■ GOAL
Repeat the whole listing exactly as written.

■ SUPPLIED DATA
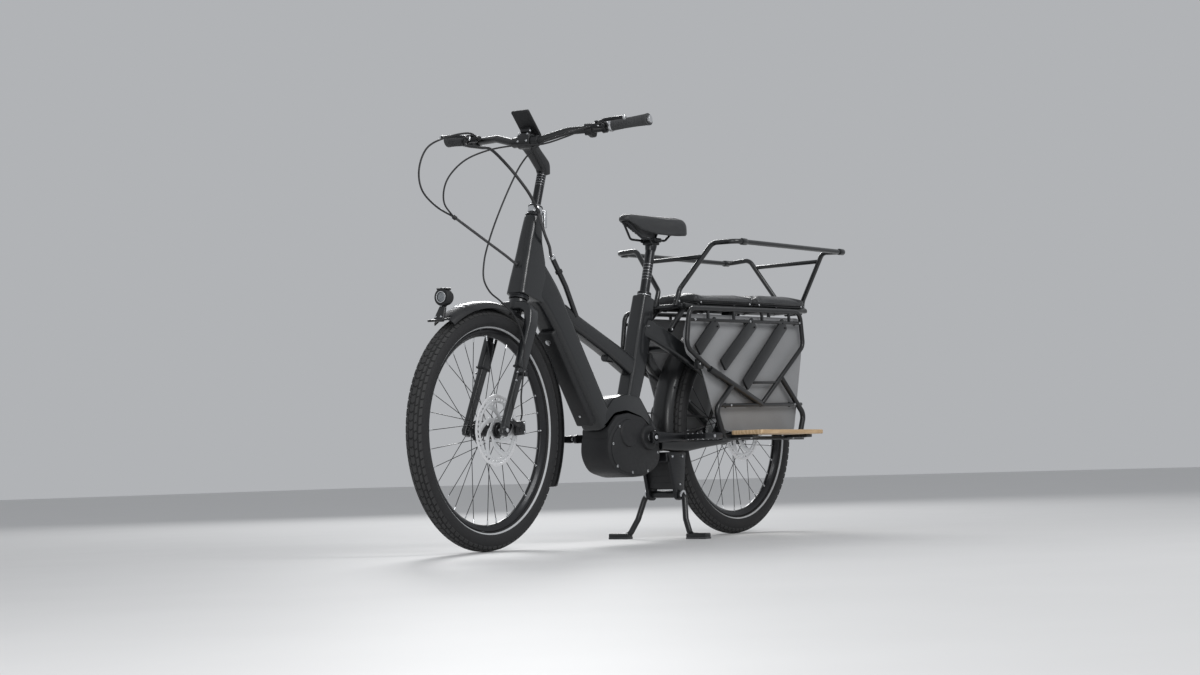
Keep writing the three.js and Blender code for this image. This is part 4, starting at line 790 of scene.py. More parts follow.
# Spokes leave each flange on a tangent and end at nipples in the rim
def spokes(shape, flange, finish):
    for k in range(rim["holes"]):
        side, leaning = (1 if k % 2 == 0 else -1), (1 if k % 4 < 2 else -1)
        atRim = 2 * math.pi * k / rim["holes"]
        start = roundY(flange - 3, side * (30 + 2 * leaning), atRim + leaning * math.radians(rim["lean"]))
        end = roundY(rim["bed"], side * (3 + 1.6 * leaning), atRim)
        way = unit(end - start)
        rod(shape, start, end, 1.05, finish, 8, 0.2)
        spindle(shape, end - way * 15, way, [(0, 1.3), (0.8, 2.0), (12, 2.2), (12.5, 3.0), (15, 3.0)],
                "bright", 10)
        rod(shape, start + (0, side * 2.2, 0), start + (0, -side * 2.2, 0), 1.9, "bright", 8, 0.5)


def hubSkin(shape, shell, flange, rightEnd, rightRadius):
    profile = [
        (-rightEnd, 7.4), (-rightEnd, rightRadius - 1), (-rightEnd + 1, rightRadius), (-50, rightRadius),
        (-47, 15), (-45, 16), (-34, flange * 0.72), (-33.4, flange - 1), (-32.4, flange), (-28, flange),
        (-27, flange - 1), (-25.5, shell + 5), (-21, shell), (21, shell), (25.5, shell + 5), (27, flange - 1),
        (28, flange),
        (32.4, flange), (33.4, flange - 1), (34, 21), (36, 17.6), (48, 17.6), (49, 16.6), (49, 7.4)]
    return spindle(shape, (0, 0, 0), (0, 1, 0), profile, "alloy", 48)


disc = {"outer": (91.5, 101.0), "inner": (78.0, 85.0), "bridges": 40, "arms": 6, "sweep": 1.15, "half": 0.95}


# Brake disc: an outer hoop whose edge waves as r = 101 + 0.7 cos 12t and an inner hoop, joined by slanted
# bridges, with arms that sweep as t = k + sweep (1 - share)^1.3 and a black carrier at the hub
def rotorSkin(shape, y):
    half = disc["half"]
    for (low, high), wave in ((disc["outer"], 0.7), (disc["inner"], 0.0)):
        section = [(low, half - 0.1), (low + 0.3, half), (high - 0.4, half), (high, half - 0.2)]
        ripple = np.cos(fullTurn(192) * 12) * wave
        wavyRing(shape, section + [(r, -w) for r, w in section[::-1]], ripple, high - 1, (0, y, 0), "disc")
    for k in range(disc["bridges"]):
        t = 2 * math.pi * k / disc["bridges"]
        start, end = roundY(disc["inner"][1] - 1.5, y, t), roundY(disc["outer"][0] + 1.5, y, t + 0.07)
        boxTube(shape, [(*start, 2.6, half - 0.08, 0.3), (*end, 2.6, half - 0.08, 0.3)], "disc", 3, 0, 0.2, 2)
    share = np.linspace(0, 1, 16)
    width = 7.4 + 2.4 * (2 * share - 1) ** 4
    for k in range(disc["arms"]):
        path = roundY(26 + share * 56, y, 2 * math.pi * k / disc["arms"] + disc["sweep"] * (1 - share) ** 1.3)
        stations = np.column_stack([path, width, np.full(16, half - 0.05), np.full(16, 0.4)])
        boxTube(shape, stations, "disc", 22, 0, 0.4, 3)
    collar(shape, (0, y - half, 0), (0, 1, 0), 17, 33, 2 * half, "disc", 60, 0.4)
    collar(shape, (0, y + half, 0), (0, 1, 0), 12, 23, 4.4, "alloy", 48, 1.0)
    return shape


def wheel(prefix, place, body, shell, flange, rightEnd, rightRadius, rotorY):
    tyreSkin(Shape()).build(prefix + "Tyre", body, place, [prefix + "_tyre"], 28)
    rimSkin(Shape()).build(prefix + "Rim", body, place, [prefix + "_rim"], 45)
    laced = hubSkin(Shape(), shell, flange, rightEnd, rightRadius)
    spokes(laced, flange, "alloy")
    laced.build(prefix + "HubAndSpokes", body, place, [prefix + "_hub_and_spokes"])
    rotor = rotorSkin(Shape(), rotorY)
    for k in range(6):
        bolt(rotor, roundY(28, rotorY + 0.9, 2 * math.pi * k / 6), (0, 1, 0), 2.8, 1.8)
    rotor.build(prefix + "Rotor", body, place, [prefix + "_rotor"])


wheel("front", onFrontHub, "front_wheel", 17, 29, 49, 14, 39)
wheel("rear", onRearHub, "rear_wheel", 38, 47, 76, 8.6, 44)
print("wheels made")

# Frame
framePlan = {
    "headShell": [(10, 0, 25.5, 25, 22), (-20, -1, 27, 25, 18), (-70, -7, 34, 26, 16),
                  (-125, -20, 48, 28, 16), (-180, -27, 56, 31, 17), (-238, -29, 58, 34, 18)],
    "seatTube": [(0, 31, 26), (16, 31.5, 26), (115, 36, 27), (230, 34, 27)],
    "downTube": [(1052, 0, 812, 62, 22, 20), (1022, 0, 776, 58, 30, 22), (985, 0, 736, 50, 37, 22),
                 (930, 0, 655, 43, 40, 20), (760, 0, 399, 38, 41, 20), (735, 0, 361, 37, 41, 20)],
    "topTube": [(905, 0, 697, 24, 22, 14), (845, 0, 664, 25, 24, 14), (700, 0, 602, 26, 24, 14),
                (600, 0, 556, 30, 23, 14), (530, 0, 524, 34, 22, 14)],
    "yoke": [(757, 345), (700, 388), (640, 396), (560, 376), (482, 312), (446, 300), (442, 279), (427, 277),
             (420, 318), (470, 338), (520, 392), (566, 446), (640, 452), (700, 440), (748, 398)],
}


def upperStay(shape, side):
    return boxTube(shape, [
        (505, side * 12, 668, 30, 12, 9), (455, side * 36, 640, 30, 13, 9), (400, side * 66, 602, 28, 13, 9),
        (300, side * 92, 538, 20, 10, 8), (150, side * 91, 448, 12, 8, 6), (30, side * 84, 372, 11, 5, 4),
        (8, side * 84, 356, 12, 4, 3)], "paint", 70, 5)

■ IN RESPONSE
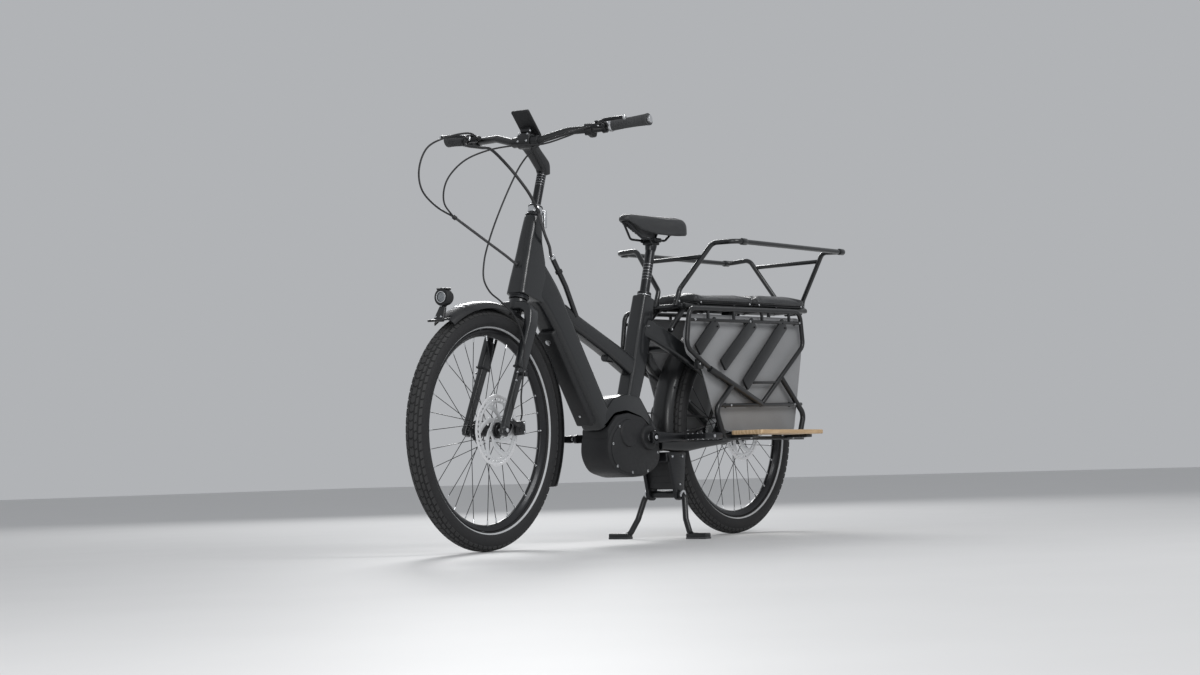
Keep writing the three.js and Blender code for this image. This is part 4, starting at line 790 of scene.py. More parts follow.
# Spokes leave each flange on a tangent and end at nipples in the rim
def spokes(shape, flange, finish):
    for k in range(rim["holes"]):
        side, leaning = (1 if k % 2 == 0 else -1), (1 if k % 4 < 2 else -1)
        atRim = 2 * math.pi * k / rim["holes"]
        start = roundY(flange - 3, side * (30 + 2 * leaning), atRim + leaning * math.radians(rim["lean"]))
        end = roundY(rim["bed"], side * (3 + 1.6 * leaning), atRim)
        way = unit(end - start)
        rod(shape, start, end, 1.05, finish, 8, 0.2)
        spindle(shape, end - way * 15, way, [(0, 1.3), (0.8, 2.0), (12, 2.2), (12.5, 3.0), (15, 3.0)],
                "bright", 10)
        rod(shape, start + (0, side * 2.2, 0), start + (0, -side * 2.2, 0), 1.9, "bright", 8, 0.5)


def hubSkin(shape, shell, flange, rightEnd, rightRadius):
    profile = [
        (-rightEnd, 7.4), (-rightEnd, rightRadius - 1), (-rightEnd + 1, rightRadius), (-50, rightRadius),
        (-47, 15), (-45, 16), (-34, flange * 0.72), (-33.4, flange - 1), (-32.4, flange), (-28, flange),
        (-27, flange - 1), (-25.5, shell + 5), (-21, shell), (21, shell), (25.5, shell + 5), (27, flange - 1),
        (28, flange),
        (32.4, flange), (33.4, flange - 1), (34, 21), (36, 17.6), (48, 17.6), (49, 16.6), (49, 7.4)]
    return spindle(shape, (0, 0, 0), (0, 1, 0), profile, "alloy", 48)


disc = {"outer": (91.5, 101.0), "inner": (78.0, 85.0), "bridges": 40, "arms": 6, "sweep": 1.15, "half": 0.95}


# Brake disc: an outer hoop whose edge waves as r = 101 + 0.7 cos 12t and an inner hoop, joined by slanted
# bridges, with arms that sweep as t = k + sweep (1 - share)^1.3 and a black carrier at the hub
def rotorSkin(shape, y):
    half = disc["half"]
    for (low, high), wave in ((disc["outer"], 0.7), (disc["inner"], 0.0)):
        section = [(low, half - 0.1), (low + 0.3, half), (high - 0.4, half), (high, half - 0.2)]
        ripple = np.cos(fullTurn(192) * 12) * wave
        wavyRing(shape, section + [(r, -w) for r, w in section[::-1]], ripple, high - 1, (0, y, 0), "disc")
    for k in range(disc["bridges"]):
        t = 2 * math.pi * k / disc["bridges"]
        start, end = roundY(disc["inner"][1] - 1.5, y, t), roundY(disc["outer"][0] + 1.5, y, t + 0.07)
        boxTube(shape, [(*start, 2.6, half - 0.08, 0.3), (*end, 2.6, half - 0.08, 0.3)], "disc", 3, 0, 0.2, 2)
    share = np.linspace(0, 1, 16)
    width = 7.4 + 2.4 * (2 * share - 1) ** 4
    for k in range(disc["arms"]):
        path = roundY(26 + share * 56, y, 2 * math.pi * k / disc["arms"] + disc["sweep"] * (1 - share) ** 1.3)
        stations = np.column_stack([path, width, np.full(16, half - 0.05), np.full(16, 0.4)])
        boxTube(shape, stations, "disc", 22, 0, 0.4, 3)
    collar(shape, (0, y - half, 0), (0, 1, 0), 17, 33, 2 * half, "disc", 60, 0.4)
    collar(shape, (0, y + half, 0), (0, 1, 0), 12, 23, 4.4, "alloy", 48, 1.0)
    return shape


def wheel(prefix, place, body, shell, flange, rightEnd, rightRadius, rotorY):
    tyreSkin(Shape()).build(prefix + "Tyre", body, place, [prefix + "_tyre"], 28)
    rimSkin(Shape()).build(prefix + "Rim", body, place, [prefix + "_rim"], 45)
    laced = hubSkin(Shape(), shell, flange, rightEnd, rightRadius)
    spokes(laced, flange, "alloy")
    laced.build(prefix + "HubAndSpokes", body, place, [prefix + "_hub_and_spokes"])
    rotor = rotorSkin(Shape(), rotorY)
    for k in range(6):
        bolt(rotor, roundY(28, rotorY + 0.9, 2 * math.pi * k / 6), (0, 1, 0), 2.8, 1.8)
    rotor.build(prefix + "Rotor", body, place, [prefix + "_rotor"])


wheel("front", onFrontHub, "front_wheel", 17, 29, 49, 14, 39)
wheel("rear", onRearHub, "rear_wheel", 38, 47, 76, 8.6, 44)
print("wheels made")

# Frame
framePlan = {
    "headShell": [(10, 0, 25.5, 25, 22), (-20, -1, 27, 25, 18), (-70, -7, 34, 26, 16),
                  (-125, -20, 48, 28, 16), (-180, -27, 56, 31, 17), (-238, -29, 58, 34, 18)],
    "seatTube": [(0, 31, 26), (16, 31.5, 26), (115, 36, 27), (230, 34, 27)],
    "downTube": [(1052, 0, 812, 62, 22, 20), (1022, 0, 776, 58, 30, 22), (985, 0, 736, 50, 37, 22),
                 (930, 0, 655, 43, 40, 20), (760, 0, 399, 38, 41, 20), (735, 0, 361, 37, 41, 20)],
    "topTube": [(905, 0, 697, 24, 22, 14), (845, 0, 664, 25, 24, 14), (700, 0, 602, 26, 24, 14),
                (600, 0, 556, 30, 23, 14), (530, 0, 524, 34, 22, 14)],
    "yoke": [(757, 345), (700, 388), (640, 396), (560, 376), (482, 312), (446, 300), (442, 279), (427, 277),
             (420, 318), (470, 338), (520, 392), (566, 446), (640, 452), (700, 440), (748, 398)],
}


def upperStay(shape, side):
    return boxTube(shape, [
        (505, side * 12, 668, 30, 12, 9), (455, side * 36, 640, 30, 13, 9), (400, side * 66, 602, 28, 13, 9),
        (300, side * 92, 538, 20, 10, 8), (150, side * 91, 448, 12, 8, 6), (30, side * 84, 372, 11, 5, 4),
        (8, side * 84, 356, 12, 4, 3)], "paint", 70, 5)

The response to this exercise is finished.